=== What the exercise asks ===
From the line with "back_stave();" to the line with "if empty is", both lines included, set down exactly those lines, please, and no others.

=== Provided data ===
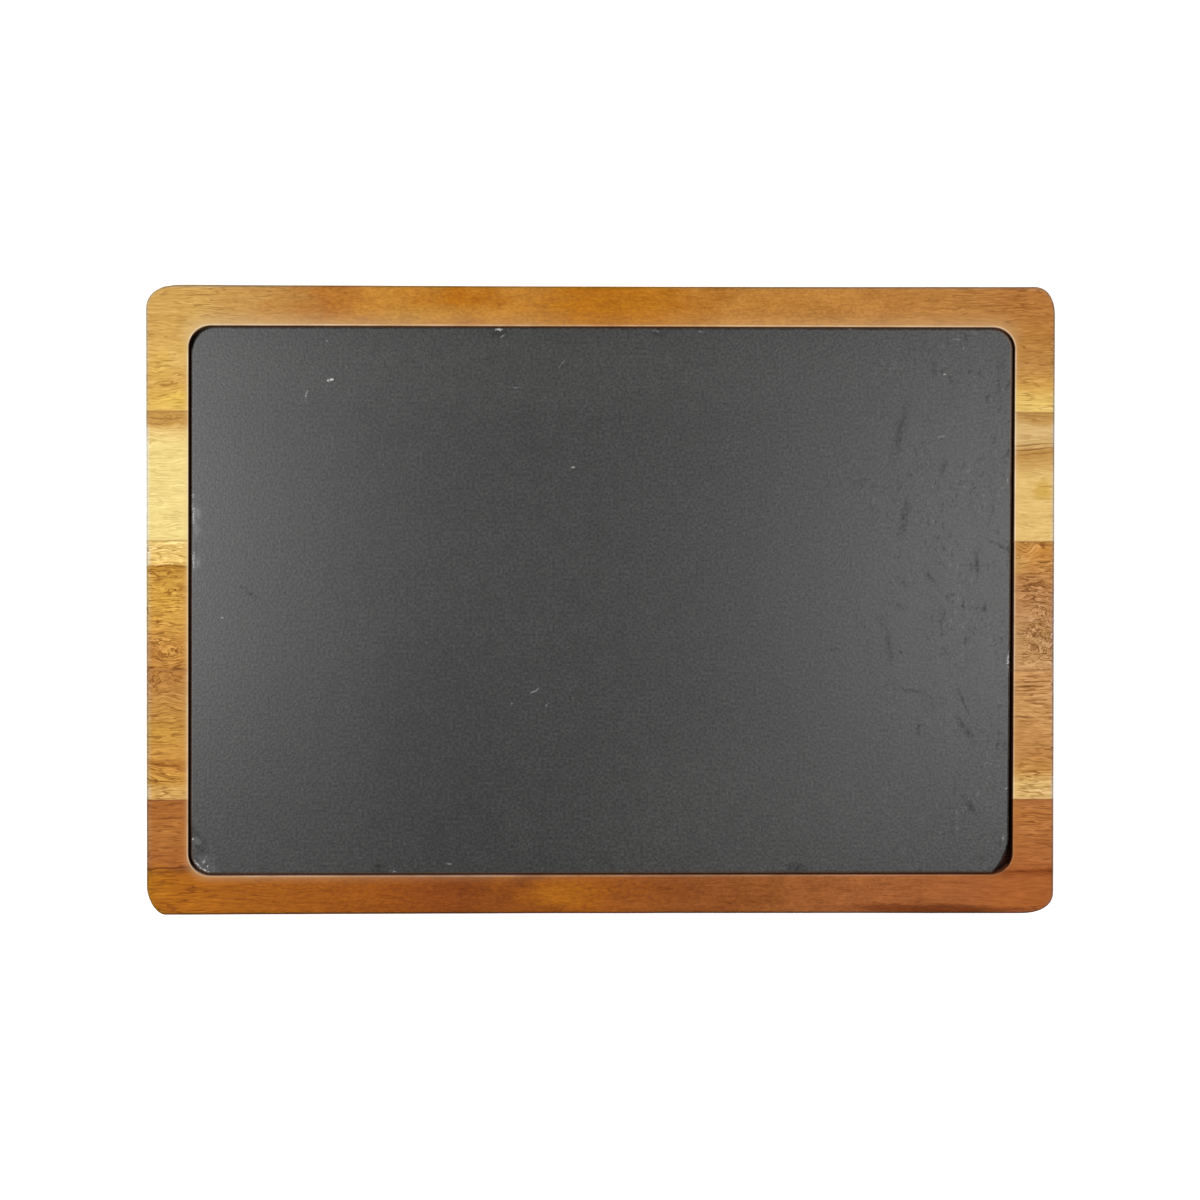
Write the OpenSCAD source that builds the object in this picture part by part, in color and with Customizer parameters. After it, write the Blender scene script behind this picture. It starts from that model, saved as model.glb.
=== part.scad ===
// Slate serving board: a panel of five edge-glued hardwood staves with a pocket routed into its top,
// and a loose slate plate that lies in the pocket.
// The origin is on the table, under the middle of the board. X runs along the grain, Y towards the
// back of the board, and Z up. All lengths are in millimetres.

/* [Wooden board] */
// Length of the board along X, with the grain
board_l = 330; // [250:1:420]
// Width of the back stave after trimming
back_stave_w = 45.8; // [36:0.1:56]
// Width of each of the three full staves
stave_w = 46.8; // [38:0.1:58]
// Width of the front stave after trimming
front_stave_w = 41.9; // [36:0.1:56]
// Thickness of a glue line between two staves
glue_t = 0.1; // [0.05:0.05:0.3]
// Radius of the board's corners, seen from above
board_corner_r = 8; // [5:0.5:20]
// Radius that eases the board's outer edges
board_edge_r = 1.5; // [0.8:0.1:3]

/* [Pocket] */
// Width of the wood beyond each end of the pocket
end_rim_w = 15; // [11:0.5:28]
// Width of the wood beyond each side of the pocket
side_rim_w = 14.5; // [11:0.5:28]
// Thickness of the wood left under the pocket
floor_t = 8.5; // [6:0.5:14]
// Radius of the pocket's corners, and of the slate's
pocket_corner_r = 8; // [5:0.5:14]
// Radius that eases the pocket's upper edge
pocket_edge_r = 0.8; // [0.4:0.1:1.5]
// Radius left by the cutter where the pocket's walls meet its floor
pocket_foot_r = 0.4; // [0.3:0.1:0.8]

/* [Slate plate] */
// Thickness of the slate plate
slate_t = 5; // [4:0.5:8]
// Depth of the slate's upper face below the rim
slate_sink = 0.5; // [0.2:0.1:1.5]
// Gap between the slate and the pocket's end walls
end_gap = 1; // [0.6:0.1:2]
// Gap between the slate and the pocket's side walls
side_gap = 0.5; // [0.4:0.1:2]
// Width of the arris dressed along the slate's upper and lower edges
slate_arris = 0.6; // [0.3:0.1:1.2]
// Length along X of the front right corner's broken edge
nibble_l = 6; // [4:0.5:10]
// Length along Y of the front right corner's broken edge
nibble_w = 11; // [8:0.5:16]

/* [Foam pads] */
// Diameter of the pads under the slate
pad_d = 12; // [8:1:18]
// Thickness of the pads
pad_t = 1; // [0.8:0.1:2]
// Distance from the slate's edges to the middle of a pad
pad_inset = 18; // [14:1:24]

/* [Push hole] */
// Diameter of the finger hole under the slate
push_hole_d = 24; // [18:1:32]
// Radius that eases the finger hole's lower edge
push_hole_edge_r = 1.5; // [0.8:0.1:3]

/* [Rubber feet] */
// Diameter of the feet
foot_d = 12; // [8:1:18]
// Height of the feet
foot_t = 2; // [1.5:0.5:5]
// Radius that rounds a foot's lower edge
foot_edge_r = 0.7; // [0.4:0.1:1.2]
// Distance from the board's edges to the middle of a foot
foot_inset = 22; // [16:1:40]

/* [Hidden] */
$fn = 96;

// How far a cutting shape runs past the face that it cuts
overrun = 1;

// Counted from the back, the full staves lie between the back stave and the front one
full_staves = 3;
glue_lines = full_staves + 1;
stave_pitch = stave_w + glue_t;
board_w = back_stave_w + full_staves * stave_w + front_stave_w + glue_lines * glue_t;
board_back_y = board_w / 2;

// The rims leave the pocket, and the gaps leave the slate
pocket_l = board_l - 2 * end_rim_w;
pocket_w = board_w - 2 * side_rim_w;
slate_l = pocket_l - 2 * end_gap;
slate_w = pocket_w - 2 * side_gap;
slate_corner_r = pocket_corner_r;
pocket_depth = pad_t + slate_t + slate_sink;
board_t = floor_t + pocket_depth;

// Heights above the table
board_z = foot_t;
floor_z = board_z + floor_t;
slate_z = floor_z + pad_t;

// Front face of a glue line, the number-th from the back, where the next stave begins
function glue_y(number) = board_back_y - back_stave_w - glue_t - number * stave_pitch;
middle_stave_y = glue_y(1) - stave_w / 2;

// A straight band of everything between two planes square to Y, one stave or one glue line wide
module band(y_low, width)
  translate([-board_l / 2 - overrun, y_low, board_z - overrun])
    cube([board_l + 2 * overrun, width, board_t + 2 * overrun]);

// Flat plate with round corners and shaped edges. Its first child is the section along its length, its
// second the section along its width, and its third half the section of a disc as wide as two corners.
module section_plate(length, width, corner_r) {
  rotate([90, 0, 0])
    linear_extrude(width - 2 * corner_r, center = true)
      children(0);
  rotate([90, 0, 90])
    linear_extrude(length - 2 * corner_r, center = true)
      children(1);
  for (x_side = [-1, 1], y_side = [-1, 1])
    translate([x_side * (length / 2 - corner_r), y_side * (width / 2 - corner_r), 0])
      rotate_extrude()
        children(2);
}

// Section of the board: a bar with eased corners, standing on z = 0
module board_section(length) {
  translate([-length / 2, board_edge_r])
    square([length, board_t - 2 * board_edge_r]);
  translate([-length / 2 + board_edge_r, 0])
    square([length - 2 * board_edge_r, board_t]);
  for (side = [-1, 1], z = [board_edge_r, board_t - board_edge_r])
    translate([side * (length / 2 - board_edge_r), z])
      circle(board_edge_r);
}

// The half of a section that lies to one side of its middle, ready to be turned about the upright axis
module half(height)
  intersection() {
    children();
    translate([0, -overrun])
      square([board_l, height + 2 * overrun]);
  }

// The whole board before the pocket and the finger hole are cut
module board_blank()
  translate([0, 0, board_z])
    section_plate(board_l, board_w, board_corner_r) {
      board_section(board_l);
      board_section(board_w);
      half(board_t) board_section(2 * board_corner_r);
    }

// Section of the cutter that routs the pocket: straight walls, a small radius at the floor, and a
// flare that leaves the rim's edge rounded. It stands on z = 0, the pocket's floor.
module pocket_section(length) {
  translate([-length / 2, pocket_foot_r])
    square([length, pocket_depth + overrun - pocket_foot_r]);
  translate([-length / 2 + pocket_foot_r, 0])
    square([length - 2 * pocket_foot_r, pocket_depth]);
  for (side = [-1, 1])
    translate([side * (length / 2 - pocket_foot_r), pocket_foot_r])
      circle(pocket_foot_r);
  difference() {
    translate([-length / 2 - pocket_edge_r, pocket_depth - pocket_edge_r])
      square([length + 2 * pocket_edge_r, pocket_edge_r + overrun]);
    for (side = [-1, 1])
      translate([side * (length / 2 + pocket_edge_r), pocket_depth - pocket_edge_r])
        circle(pocket_edge_r);
  }
}

// The space that the slate lies in
module pocket()
  translate([0, 0, floor_z])
    section_plate(pocket_l, pocket_w, pocket_corner_r) {
      pocket_section(pocket_l);
      pocket_section(pocket_w);
      half(pocket_depth) pocket_section(2 * pocket_corner_r);
    }

// Finger hole through the middle stave, eased where the finger goes in
module push_hole()
  translate([0, middle_stave_y, board_z])
    rotate_extrude()
      difference() {
        translate([0, -overrun])
          square([push_hole_d / 2 + push_hole_edge_r, floor_t + 2 * overrun]);
        translate([push_hole_d / 2, push_hole_edge_r])
          square([push_hole_edge_r + overrun, floor_t + 2 * overrun]);
        translate([push_hole_d / 2 + push_hole_edge_r, push_hole_edge_r])
          circle(push_hole_edge_r);
      }

// One strip of the finished board, from y_low towards the back
module board_strip(y_low, width)
  difference() {
    intersection() {
      board_blank();
      band(y_low, width);
    }
    pocket();
  }

module back_stave()
  color("#D6A052")
    board_strip(board_back_y - back_stave_w, back_stave_w + overrun);

module back_inner_stave()
  color("#EBCB80")
    board_strip(glue_y(0) - stave_w, stave_w);

module middle_stave()
  color("#C79350")
    difference() {
      board_strip(glue_y(1) - stave_w, stave_w);
      push_hole();
    }

module front_inner_stave()
  color("#CB9A56")
    board_strip(glue_y(2) - stave_w, stave_w);

module front_stave()
  color("#A8642F")
    board_strip(-board_back_y - overrun, front_stave_w + overrun);

// Film of glue between two staves, the number-th from the back
module glue_line(number)
  color("#6E4A22")
    board_strip(glue_y(number), glue_t);

// Section of the slate: a flat bar whose long edges are dressed at 45 degrees
module slate_section(length)
  polygon([
    [-length / 2 + slate_arris, 0],
    [length / 2 - slate_arris, 0],
    [length / 2, slate_arris],
    [length / 2, slate_t - slate_arris],
    [length / 2 - slate_arris, slate_t],
    [-length / 2 + slate_arris, slate_t],
    [-length / 2, slate_t - slate_arris],
    [-length / 2, slate_arris]
  ]);

module slate_plate()
  color("#525250")
    translate([0, 0, slate_z])
      difference() {
        section_plate(slate_l, slate_w, slate_corner_r) {
          slate_section(slate_l);
          slate_section(slate_w);
          half(slate_t) slate_section(2 * slate_corner_r);
        }
        // The front right corner, nibbled off nearly straight
        translate([slate_l / 2, -slate_w / 2, -overrun])
          linear_extrude(slate_t + 2 * overrun)
            polygon([
              [-nibble_l, 0],
              [-nibble_l, -overrun],
              [overrun, -overrun],
              [overrun, nibble_w],
              [0, nibble_w]
            ]);
      }

// Foam disc between the slate and the pocket's floor. The sides are -1 or 1.
module pad(x_side, y_side)
  color("#2B2B2B")
    translate([x_side * (slate_l / 2 - pad_inset), y_side * (slate_w / 2 - pad_inset), floor_z])
      cylinder(h = pad_t, d = pad_d);

// Rubber foot, a disc with a rounded lower edge. The sides are -1 or 1.
module foot(x_side, y_side)
  color("#1E1E1E")
    translate([x_side * (board_l / 2 - foot_inset), y_side * (board_w / 2 - foot_inset), 0])
      rotate_extrude() {
        square([foot_d / 2 - foot_edge_r, foot_t]);
        translate([0, foot_edge_r])
          square([foot_d / 2, foot_t - foot_edge_r]);
        translate([foot_d / 2 - foot_edge_r, foot_edge_r])
          circle(foot_edge_r);
      }

back_stave();
back_inner_stave();
middle_stave();
front_inner_stave();
front_stave();
glue_line(0);  // back_glue_line
glue_line(1);  // back_inner_glue_line
glue_line(2);  // front_inner_glue_line
glue_line(3);  // front_glue_line
slate_plate();
pad(-1, 1);  // pad_back_left
pad(1, 1);  // pad_back_right
pad(-1, -1);  // pad_front_left
pad(1, -1);  // pad_front_right
foot(-1, 1);  // foot_back_left
foot(1, 1);  // foot_back_right
foot(-1, -1);  // foot_front_left
foot(1, -1);  // foot_front_right
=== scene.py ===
import math

import bmesh
import bpy
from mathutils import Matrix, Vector, geometry, noise


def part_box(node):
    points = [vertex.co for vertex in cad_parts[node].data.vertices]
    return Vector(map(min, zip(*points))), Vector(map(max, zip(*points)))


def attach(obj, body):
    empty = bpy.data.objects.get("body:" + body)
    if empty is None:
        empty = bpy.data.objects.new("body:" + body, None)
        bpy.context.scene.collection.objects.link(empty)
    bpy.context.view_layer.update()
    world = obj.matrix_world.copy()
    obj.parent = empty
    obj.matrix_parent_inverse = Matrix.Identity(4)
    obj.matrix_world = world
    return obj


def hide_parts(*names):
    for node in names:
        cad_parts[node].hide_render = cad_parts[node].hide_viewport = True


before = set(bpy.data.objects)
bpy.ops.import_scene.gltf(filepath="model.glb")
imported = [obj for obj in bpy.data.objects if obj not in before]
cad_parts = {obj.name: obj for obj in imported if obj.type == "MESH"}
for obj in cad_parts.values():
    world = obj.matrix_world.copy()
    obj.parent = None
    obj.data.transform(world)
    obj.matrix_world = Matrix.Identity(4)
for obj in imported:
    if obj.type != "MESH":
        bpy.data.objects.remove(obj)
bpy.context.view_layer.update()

# Lengths below are in millimetres, and MM turns them into Blender's metres.
MM = 0.001

# Camera
# A short telephoto lens a metre above the board, looking straight down but for a degree of lean,
# which makes the board's back and left edges a hair longer than the front and right ones.
LENS = 85
CAMERA_PLACE = (-22.2, 15.4, 1044.85)
CAMERA_LEAN = (-0.85, -1.20, 0.046)

camera = bpy.data.objects.new("camera", bpy.data.cameras.new("camera"))
camera.data.lens = LENS
camera.location = Vector(CAMERA_PLACE) * MM
camera.rotation_euler = [math.radians(angle) for angle in CAMERA_LEAN]
bpy.context.scene.collection.objects.link(camera)
bpy.context.scene.camera = camera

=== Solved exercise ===
back_stave();
back_inner_stave();
middle_stave();
front_inner_stave();
front_stave();
glue_line(0);  // back_glue_line
glue_line(1);  // back_inner_glue_line
glue_line(2);  // front_inner_glue_line
glue_line(3);  // front_glue_line
slate_plate();
pad(-1, 1);  // pad_back_left
pad(1, 1);  // pad_back_right
pad(-1, -1);  // pad_front_left
pad(1, -1);  // pad_front_right
foot(-1, 1);  // foot_back_left
foot(1, 1);  // foot_back_right
foot(-1, -1);  // foot_front_left
foot(1, -1);  // foot_front_right
=== scene.py ===
import math

import bmesh
import bpy
from mathutils import Matrix, Vector, geometry, noise


def part_box(node):
    points = [vertex.co for vertex in cad_parts[node].data.vertices]
    return Vector(map(min, zip(*points))), Vector(map(max, zip(*points)))


def attach(obj, body):
    empty = bpy.data.objects.get("body:" + body)
    if empty is None:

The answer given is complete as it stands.